Gary Shapiro, CEO of the Consumer Technology Association, claimed that “AI is almost like the internet; it’s a huge ingredient that’s not going away,” and for anyone even slightly alarmed about the privacy implications of a machine intelligence that gathers data and thinks much faster than any human, the CEA’s blasé attitude towards AI is frightening.

Amongst the avalanche of CES Conference Sessions, I saw a tiny handful sounding the alarm – “AI Controversy: Innovation & Transformation vs. Threat to the Future” and “Harnessing the Power of AI Ethically,” amongst others.
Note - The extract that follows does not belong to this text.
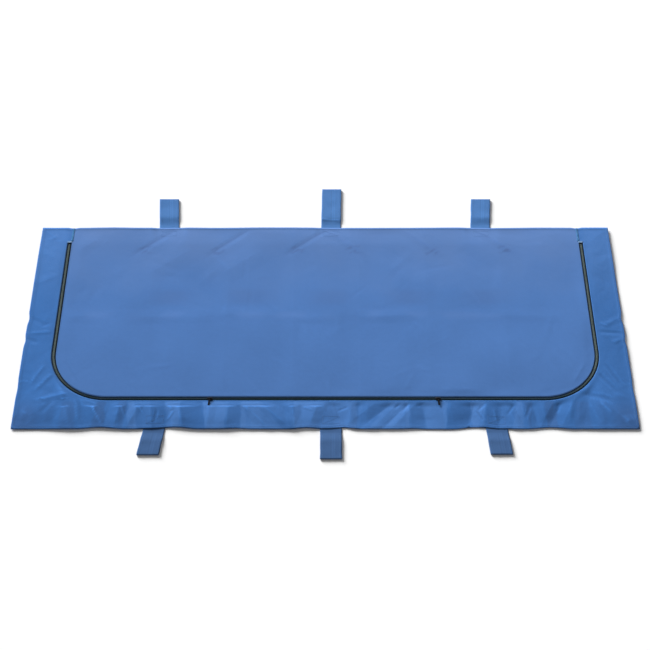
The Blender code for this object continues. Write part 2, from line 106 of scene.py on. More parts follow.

But there’s far more along the lines of “2024: The AI Inflection Point,” “AI is the 5th Industrial Revolution,” and “How AI-Powered Strategies can Transform the Mobility Experience”…no surprise since the CEA is a trade group (and cheerleader) for the consumer electronics industry…so you won’t a general condemnation from the group implicating its members in what could end up being the end of personal privacy as we know it and the start of a gazillion roboapocalypse clarion calls.